* [Given instruction]:
Repeat each entry in full, exactly.
☆ ☆ ☆ ☆ ☆ ☆ ☆
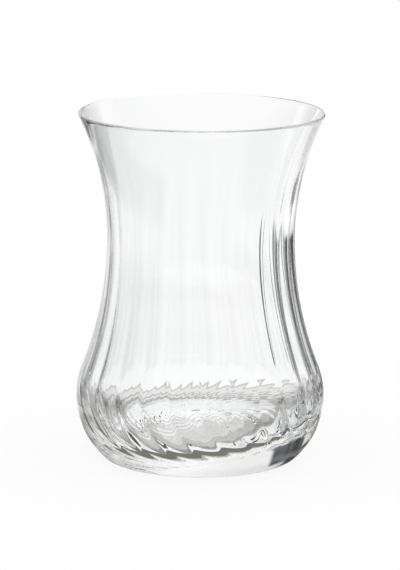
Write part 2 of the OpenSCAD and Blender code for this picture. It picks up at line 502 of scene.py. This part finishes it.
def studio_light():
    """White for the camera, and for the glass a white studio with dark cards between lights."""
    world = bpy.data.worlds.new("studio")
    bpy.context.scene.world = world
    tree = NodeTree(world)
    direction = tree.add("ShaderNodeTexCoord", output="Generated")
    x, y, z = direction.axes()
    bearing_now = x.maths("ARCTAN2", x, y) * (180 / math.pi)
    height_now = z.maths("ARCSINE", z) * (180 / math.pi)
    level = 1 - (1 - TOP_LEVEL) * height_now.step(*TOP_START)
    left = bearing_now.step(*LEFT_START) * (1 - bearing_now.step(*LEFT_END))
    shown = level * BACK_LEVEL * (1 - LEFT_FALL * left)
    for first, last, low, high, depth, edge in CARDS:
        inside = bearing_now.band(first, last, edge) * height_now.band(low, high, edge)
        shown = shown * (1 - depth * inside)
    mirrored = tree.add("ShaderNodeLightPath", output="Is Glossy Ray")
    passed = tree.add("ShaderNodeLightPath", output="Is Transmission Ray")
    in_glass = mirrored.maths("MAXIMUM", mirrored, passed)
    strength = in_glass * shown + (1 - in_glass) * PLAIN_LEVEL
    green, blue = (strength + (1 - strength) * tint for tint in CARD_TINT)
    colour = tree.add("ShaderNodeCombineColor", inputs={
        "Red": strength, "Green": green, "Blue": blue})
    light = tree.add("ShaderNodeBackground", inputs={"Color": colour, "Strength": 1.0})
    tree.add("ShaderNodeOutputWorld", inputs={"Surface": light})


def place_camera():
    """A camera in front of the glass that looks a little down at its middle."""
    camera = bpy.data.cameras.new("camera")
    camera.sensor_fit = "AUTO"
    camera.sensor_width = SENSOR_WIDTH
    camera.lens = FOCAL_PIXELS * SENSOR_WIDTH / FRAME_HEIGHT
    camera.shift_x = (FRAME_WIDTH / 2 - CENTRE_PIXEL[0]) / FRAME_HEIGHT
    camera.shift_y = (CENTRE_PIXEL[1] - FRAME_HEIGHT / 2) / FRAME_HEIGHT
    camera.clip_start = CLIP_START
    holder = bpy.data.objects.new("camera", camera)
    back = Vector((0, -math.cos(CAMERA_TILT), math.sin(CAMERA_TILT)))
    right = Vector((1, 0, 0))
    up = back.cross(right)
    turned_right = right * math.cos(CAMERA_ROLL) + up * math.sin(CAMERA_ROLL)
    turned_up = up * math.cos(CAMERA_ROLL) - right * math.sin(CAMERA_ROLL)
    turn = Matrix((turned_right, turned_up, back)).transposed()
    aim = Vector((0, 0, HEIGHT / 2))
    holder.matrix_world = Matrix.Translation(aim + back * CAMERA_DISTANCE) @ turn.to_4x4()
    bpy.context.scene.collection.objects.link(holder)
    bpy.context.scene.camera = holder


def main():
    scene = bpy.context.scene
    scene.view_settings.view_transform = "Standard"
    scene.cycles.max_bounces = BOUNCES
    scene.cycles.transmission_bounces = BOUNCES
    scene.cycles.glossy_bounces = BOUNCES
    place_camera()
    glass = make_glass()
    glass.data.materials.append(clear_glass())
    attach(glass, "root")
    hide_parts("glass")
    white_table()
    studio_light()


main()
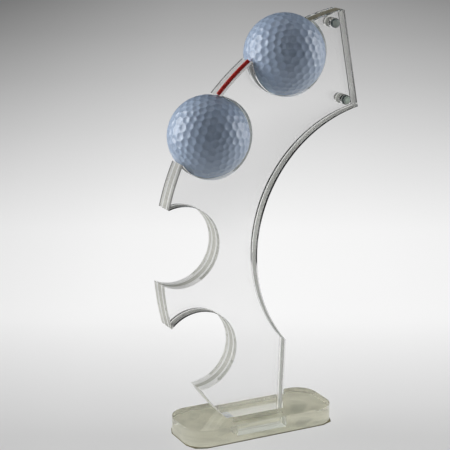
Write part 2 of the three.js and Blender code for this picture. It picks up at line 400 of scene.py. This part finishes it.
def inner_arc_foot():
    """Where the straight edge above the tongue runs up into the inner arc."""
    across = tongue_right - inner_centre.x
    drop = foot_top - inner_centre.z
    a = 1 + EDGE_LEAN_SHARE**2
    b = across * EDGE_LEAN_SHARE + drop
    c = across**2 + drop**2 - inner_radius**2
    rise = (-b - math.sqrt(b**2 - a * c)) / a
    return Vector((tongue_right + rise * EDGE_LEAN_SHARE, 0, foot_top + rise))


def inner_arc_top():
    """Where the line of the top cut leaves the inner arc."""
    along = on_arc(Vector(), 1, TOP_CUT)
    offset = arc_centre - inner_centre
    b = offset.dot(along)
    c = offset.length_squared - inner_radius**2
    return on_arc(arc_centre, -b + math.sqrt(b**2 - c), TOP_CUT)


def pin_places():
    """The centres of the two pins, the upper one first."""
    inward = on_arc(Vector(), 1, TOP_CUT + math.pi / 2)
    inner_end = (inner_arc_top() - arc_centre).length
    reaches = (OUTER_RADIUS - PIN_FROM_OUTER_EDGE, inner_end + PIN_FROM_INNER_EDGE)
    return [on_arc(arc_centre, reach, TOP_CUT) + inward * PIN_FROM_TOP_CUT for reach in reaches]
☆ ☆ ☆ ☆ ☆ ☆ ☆
* [Exercise answer]:
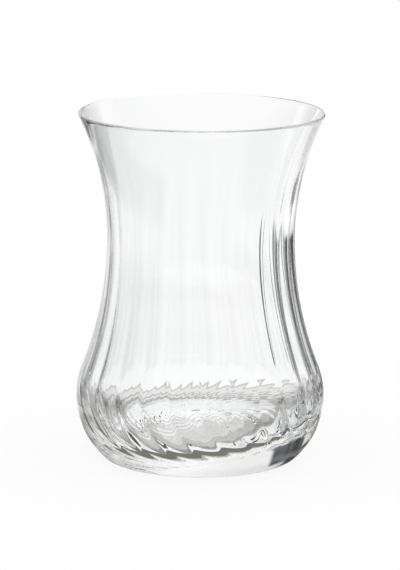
Write part 2 of the OpenSCAD and Blender code for this picture. It picks up at line 502 of scene.py. This part finishes it.
def studio_light():
    """White for the camera, and for the glass a white studio with dark cards between lights."""
    world = bpy.data.worlds.new("studio")
    bpy.context.scene.world = world
    tree = NodeTree(world)
    direction = tree.add("ShaderNodeTexCoord", output="Generated")
    x, y, z = direction.axes()
    bearing_now = x.maths("ARCTAN2", x, y) * (180 / math.pi)
    height_now = z.maths("ARCSINE", z) * (180 / math.pi)
    level = 1 - (1 - TOP_LEVEL) * height_now.step(*TOP_START)
    left = bearing_now.step(*LEFT_START) * (1 - bearing_now.step(*LEFT_END))
    shown = level * BACK_LEVEL * (1 - LEFT_FALL * left)
    for first, last, low, high, depth, edge in CARDS:
        inside = bearing_now.band(first, last, edge) * height_now.band(low, high, edge)
        shown = shown * (1 - depth * inside)
    mirrored = tree.add("ShaderNodeLightPath", output="Is Glossy Ray")
    passed = tree.add("ShaderNodeLightPath", output="Is Transmission Ray")
    in_glass = mirrored.maths("MAXIMUM", mirrored, passed)
    strength = in_glass * shown + (1 - in_glass) * PLAIN_LEVEL
    green, blue = (strength + (1 - strength) * tint for tint in CARD_TINT)
    colour = tree.add("ShaderNodeCombineColor", inputs={
        "Red": strength, "Green": green, "Blue": blue})
    light = tree.add("ShaderNodeBackground", inputs={"Color": colour, "Strength": 1.0})
    tree.add("ShaderNodeOutputWorld", inputs={"Surface": light})


def place_camera():
    """A camera in front of the glass that looks a little down at its middle."""
    camera = bpy.data.cameras.new("camera")
    camera.sensor_fit = "AUTO"
    camera.sensor_width = SENSOR_WIDTH
    camera.lens = FOCAL_PIXELS * SENSOR_WIDTH / FRAME_HEIGHT
    camera.shift_x = (FRAME_WIDTH / 2 - CENTRE_PIXEL[0]) / FRAME_HEIGHT
    camera.shift_y = (CENTRE_PIXEL[1] - FRAME_HEIGHT / 2) / FRAME_HEIGHT
    camera.clip_start = CLIP_START
    holder = bpy.data.objects.new("camera", camera)
    back = Vector((0, -math.cos(CAMERA_TILT), math.sin(CAMERA_TILT)))
    right = Vector((1, 0, 0))
    up = back.cross(right)
    turned_right = right * math.cos(CAMERA_ROLL) + up * math.sin(CAMERA_ROLL)
    turned_up = up * math.cos(CAMERA_ROLL) - right * math.sin(CAMERA_ROLL)
    turn = Matrix((turned_right, turned_up, back)).transposed()
    aim = Vector((0, 0, HEIGHT / 2))
    holder.matrix_world = Matrix.Translation(aim + back * CAMERA_DISTANCE) @ turn.to_4x4()
    bpy.context.scene.collection.objects.link(holder)
    bpy.context.scene.camera = holder


def main():
    scene = bpy.context.scene
    scene.view_settings.view_transform = "Standard"
    scene.cycles.max_bounces = BOUNCES
    scene.cycles.transmission_bounces = BOUNCES
    scene.cycles.glossy_bounces = BOUNCES
    place_camera()
    glass = make_glass()
    glass.data.materials.append(clear_glass())
    attach(glass, "root")
    hide_parts("glass")
    white_table()
    studio_light()


main()
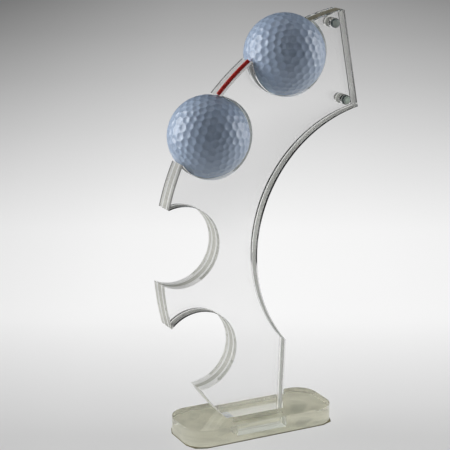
Write part 2 of the three.js and Blender code for this picture. It picks up at line 400 of scene.py. This part finishes it.
def inner_arc_foot():
    """Where the straight edge above the tongue runs up into the inner arc."""
    across = tongue_right - inner_centre.x
    drop = foot_top - inner_centre.z
    a = 1 + EDGE_LEAN_SHARE**2
    b = across * EDGE_LEAN_SHARE + drop
    c = across**2 + drop**2 - inner_radius**2
    rise = (-b - math.sqrt(b**2 - a * c)) / a
    return Vector((tongue_right + rise * EDGE_LEAN_SHARE, 0, foot_top + rise))


def inner_arc_top():
    """Where the line of the top cut leaves the inner arc."""
    along = on_arc(Vector(), 1, TOP_CUT)
    offset = arc_centre - inner_centre
    b = offset.dot(along)
    c = offset.length_squared - inner_radius**2
    return on_arc(arc_centre, -b + math.sqrt(b**2 - c), TOP_CUT)


def pin_places():
    """The centres of the two pins, the upper one first."""
    inward = on_arc(Vector(), 1, TOP_CUT + math.pi / 2)
    inner_end = (inner_arc_top() - arc_centre).length
    reaches = (OUTER_RADIUS - PIN_FROM_OUTER_EDGE, inner_end + PIN_FROM_INNER_EDGE)
    return [on_arc(arc_centre, reach, TOP_CUT) + inward * PIN_FROM_TOP_CUT for reach in reaches]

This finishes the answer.